[Stored data]

-*-

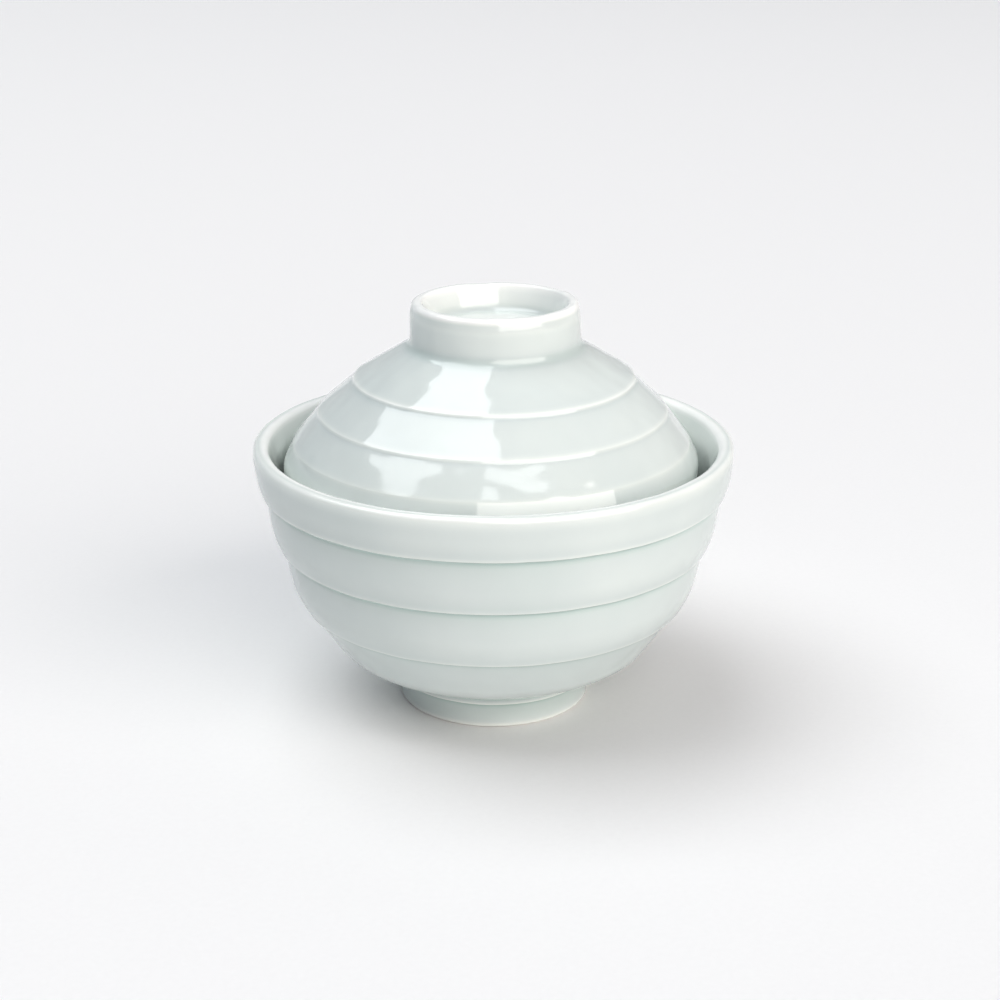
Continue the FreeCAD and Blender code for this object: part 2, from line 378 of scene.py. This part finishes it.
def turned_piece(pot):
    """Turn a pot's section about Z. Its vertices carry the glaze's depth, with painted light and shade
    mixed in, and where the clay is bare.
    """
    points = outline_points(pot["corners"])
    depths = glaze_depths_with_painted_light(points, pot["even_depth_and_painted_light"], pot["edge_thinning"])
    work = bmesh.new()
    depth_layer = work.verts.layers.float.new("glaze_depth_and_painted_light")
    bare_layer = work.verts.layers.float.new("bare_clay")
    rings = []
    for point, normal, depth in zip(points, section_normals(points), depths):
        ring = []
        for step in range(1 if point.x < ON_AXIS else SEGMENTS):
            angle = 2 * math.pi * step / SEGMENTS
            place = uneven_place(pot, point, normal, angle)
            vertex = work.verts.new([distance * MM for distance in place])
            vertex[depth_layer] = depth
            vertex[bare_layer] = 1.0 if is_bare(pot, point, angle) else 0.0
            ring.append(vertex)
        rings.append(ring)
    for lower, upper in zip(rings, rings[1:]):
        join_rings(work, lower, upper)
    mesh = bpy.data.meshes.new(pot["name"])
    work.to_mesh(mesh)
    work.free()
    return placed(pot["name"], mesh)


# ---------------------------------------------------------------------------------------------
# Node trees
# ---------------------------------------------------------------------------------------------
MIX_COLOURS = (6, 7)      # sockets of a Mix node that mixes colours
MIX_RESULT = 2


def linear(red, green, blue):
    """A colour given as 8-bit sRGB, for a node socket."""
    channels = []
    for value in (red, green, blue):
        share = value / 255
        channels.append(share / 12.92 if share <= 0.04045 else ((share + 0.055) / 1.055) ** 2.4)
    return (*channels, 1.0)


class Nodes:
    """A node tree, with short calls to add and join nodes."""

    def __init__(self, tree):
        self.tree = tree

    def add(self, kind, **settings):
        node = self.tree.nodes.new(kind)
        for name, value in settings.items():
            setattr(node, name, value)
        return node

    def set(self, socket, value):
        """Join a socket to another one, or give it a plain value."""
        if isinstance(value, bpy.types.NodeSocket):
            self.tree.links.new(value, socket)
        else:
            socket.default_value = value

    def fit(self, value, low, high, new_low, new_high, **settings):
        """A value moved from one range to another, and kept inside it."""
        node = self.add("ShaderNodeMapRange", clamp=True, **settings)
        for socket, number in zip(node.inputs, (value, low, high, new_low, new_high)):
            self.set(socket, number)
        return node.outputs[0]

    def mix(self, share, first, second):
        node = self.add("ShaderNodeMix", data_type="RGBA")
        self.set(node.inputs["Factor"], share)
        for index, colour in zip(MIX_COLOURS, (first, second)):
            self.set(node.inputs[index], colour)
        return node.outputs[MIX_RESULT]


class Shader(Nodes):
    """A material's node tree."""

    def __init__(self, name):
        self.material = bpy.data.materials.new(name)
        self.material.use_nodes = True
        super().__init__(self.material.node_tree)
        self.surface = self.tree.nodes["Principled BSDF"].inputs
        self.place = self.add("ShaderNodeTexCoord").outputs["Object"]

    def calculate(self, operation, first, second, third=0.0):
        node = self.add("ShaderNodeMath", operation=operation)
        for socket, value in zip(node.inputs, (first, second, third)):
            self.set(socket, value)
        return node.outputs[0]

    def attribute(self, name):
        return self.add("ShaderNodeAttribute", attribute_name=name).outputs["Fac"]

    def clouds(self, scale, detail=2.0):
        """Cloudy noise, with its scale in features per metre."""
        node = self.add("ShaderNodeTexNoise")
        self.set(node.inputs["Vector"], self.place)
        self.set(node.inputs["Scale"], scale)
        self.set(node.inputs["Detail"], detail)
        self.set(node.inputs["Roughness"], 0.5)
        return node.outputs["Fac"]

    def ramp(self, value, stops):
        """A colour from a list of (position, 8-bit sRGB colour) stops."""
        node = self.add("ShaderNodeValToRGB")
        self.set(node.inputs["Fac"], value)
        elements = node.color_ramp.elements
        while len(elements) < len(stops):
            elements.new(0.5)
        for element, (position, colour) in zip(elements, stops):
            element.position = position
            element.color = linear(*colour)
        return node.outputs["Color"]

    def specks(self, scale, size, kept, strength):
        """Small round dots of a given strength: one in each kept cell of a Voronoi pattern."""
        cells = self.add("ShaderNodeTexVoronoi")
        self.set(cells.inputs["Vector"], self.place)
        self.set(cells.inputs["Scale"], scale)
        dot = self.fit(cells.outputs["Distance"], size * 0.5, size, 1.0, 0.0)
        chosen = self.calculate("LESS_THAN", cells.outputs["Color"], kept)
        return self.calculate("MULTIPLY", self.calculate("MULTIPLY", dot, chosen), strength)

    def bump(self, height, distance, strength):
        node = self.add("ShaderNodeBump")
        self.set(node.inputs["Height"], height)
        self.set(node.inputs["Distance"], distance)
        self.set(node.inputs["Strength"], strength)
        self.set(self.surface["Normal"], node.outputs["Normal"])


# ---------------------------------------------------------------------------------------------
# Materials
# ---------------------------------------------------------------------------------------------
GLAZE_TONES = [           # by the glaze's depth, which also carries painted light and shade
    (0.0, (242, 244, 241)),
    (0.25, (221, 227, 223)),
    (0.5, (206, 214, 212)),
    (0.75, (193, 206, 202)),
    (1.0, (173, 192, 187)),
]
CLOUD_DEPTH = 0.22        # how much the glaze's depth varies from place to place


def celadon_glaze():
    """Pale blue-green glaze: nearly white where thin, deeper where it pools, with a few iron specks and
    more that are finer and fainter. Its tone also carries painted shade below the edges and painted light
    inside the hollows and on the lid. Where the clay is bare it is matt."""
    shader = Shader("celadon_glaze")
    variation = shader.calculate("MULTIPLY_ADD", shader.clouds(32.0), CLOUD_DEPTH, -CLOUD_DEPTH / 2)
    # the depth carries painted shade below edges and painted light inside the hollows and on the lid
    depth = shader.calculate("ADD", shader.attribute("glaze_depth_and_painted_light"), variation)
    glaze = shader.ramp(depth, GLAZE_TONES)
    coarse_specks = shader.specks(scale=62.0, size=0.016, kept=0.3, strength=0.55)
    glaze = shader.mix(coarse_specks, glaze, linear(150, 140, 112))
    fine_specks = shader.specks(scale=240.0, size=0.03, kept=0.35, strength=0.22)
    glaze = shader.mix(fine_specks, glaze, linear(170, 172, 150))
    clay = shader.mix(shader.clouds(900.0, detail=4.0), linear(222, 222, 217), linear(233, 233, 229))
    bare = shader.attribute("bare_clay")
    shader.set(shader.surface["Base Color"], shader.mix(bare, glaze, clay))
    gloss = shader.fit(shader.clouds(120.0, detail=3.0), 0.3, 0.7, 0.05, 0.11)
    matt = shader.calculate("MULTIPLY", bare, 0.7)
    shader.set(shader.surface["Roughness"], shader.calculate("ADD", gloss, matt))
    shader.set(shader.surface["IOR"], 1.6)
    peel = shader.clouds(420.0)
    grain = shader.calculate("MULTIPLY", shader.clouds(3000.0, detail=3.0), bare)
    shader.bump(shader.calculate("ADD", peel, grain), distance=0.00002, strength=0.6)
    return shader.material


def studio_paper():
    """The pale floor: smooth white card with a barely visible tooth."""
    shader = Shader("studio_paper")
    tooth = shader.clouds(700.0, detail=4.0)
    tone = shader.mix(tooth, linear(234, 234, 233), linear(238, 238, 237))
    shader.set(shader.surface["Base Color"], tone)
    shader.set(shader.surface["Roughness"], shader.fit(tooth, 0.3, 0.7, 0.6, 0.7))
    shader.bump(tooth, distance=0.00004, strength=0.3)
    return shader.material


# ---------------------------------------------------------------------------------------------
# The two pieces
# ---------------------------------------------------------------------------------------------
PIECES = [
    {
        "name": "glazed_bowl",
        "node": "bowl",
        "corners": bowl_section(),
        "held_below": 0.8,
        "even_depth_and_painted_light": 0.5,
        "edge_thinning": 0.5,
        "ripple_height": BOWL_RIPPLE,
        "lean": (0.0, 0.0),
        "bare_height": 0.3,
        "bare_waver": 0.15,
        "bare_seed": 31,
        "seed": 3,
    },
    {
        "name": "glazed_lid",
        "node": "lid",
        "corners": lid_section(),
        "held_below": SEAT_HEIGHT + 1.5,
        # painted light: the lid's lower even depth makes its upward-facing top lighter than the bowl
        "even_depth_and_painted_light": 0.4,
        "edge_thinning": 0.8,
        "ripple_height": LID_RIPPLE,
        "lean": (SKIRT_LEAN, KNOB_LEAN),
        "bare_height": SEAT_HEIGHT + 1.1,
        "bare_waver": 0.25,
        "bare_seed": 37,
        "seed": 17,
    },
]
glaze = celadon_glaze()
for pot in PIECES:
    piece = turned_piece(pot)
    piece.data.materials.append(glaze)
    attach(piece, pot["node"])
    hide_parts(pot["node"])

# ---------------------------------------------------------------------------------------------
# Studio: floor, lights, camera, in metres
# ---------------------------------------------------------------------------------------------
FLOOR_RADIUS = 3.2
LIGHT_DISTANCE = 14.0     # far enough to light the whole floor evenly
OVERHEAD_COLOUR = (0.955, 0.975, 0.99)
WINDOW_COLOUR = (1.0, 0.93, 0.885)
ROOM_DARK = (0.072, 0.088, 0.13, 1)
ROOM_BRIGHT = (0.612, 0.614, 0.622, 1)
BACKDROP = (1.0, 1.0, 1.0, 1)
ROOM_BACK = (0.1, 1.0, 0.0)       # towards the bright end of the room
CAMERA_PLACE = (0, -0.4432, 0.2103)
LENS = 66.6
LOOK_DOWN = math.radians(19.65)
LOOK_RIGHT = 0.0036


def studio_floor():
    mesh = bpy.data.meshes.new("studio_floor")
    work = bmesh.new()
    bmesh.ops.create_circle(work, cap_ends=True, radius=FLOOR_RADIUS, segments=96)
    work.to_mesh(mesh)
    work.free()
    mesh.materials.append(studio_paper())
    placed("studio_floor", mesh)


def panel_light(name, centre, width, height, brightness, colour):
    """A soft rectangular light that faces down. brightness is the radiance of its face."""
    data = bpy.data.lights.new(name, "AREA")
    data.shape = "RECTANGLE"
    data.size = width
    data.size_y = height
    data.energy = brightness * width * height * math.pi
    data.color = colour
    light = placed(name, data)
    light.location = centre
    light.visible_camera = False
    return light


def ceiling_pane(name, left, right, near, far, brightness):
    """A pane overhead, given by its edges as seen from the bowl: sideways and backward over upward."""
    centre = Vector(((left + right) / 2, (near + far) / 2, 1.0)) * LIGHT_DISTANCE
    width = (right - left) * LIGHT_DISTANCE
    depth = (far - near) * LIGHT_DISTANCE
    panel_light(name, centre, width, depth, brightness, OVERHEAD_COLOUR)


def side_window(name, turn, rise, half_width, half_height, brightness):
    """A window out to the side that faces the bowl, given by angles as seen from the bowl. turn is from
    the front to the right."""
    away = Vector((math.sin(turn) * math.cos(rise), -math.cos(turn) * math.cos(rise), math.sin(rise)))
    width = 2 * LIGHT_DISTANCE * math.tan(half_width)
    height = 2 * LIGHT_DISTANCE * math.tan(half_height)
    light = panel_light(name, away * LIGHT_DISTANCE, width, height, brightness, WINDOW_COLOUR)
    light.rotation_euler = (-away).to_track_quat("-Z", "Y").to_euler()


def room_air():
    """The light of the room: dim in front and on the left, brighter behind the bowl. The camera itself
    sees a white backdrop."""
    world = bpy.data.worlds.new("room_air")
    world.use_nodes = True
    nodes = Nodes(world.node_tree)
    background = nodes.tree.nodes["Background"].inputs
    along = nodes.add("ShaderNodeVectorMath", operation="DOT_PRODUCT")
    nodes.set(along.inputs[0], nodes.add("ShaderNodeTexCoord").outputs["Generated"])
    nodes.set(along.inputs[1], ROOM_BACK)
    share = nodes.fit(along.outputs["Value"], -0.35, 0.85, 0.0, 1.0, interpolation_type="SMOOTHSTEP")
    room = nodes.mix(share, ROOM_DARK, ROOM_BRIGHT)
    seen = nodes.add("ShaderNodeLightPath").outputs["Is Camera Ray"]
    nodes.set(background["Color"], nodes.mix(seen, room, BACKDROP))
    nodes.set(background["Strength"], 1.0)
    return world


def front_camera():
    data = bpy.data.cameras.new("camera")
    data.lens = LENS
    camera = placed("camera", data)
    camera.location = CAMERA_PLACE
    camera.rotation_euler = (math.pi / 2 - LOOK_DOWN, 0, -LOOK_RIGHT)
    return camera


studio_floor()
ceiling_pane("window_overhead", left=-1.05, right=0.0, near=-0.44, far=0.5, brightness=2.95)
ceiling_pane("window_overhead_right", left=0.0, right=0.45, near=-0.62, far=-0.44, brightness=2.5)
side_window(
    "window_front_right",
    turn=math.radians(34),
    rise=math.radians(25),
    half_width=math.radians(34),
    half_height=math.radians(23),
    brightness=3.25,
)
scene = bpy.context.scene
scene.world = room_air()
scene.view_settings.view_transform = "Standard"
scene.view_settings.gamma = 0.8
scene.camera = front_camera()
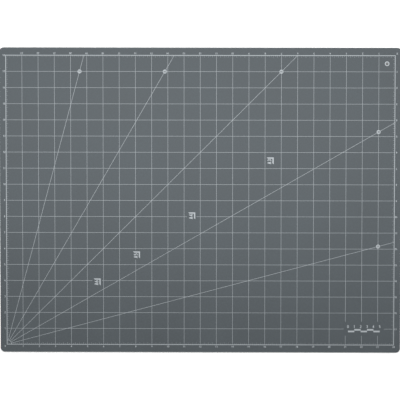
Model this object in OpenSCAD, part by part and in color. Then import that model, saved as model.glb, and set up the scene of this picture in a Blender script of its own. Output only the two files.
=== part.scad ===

-*-

- Task instructions: Give back exactly the lines running from the line containing "Model this object" through the end of the material above, both included, and nothing beyond them.

- Result of this exercise:
Model this object in OpenSCAD, part by part and in color. Then import that model, saved as model.glb, and set up the scene of this picture in a Blender script of its own. Output only the two files.
=== part.scad ===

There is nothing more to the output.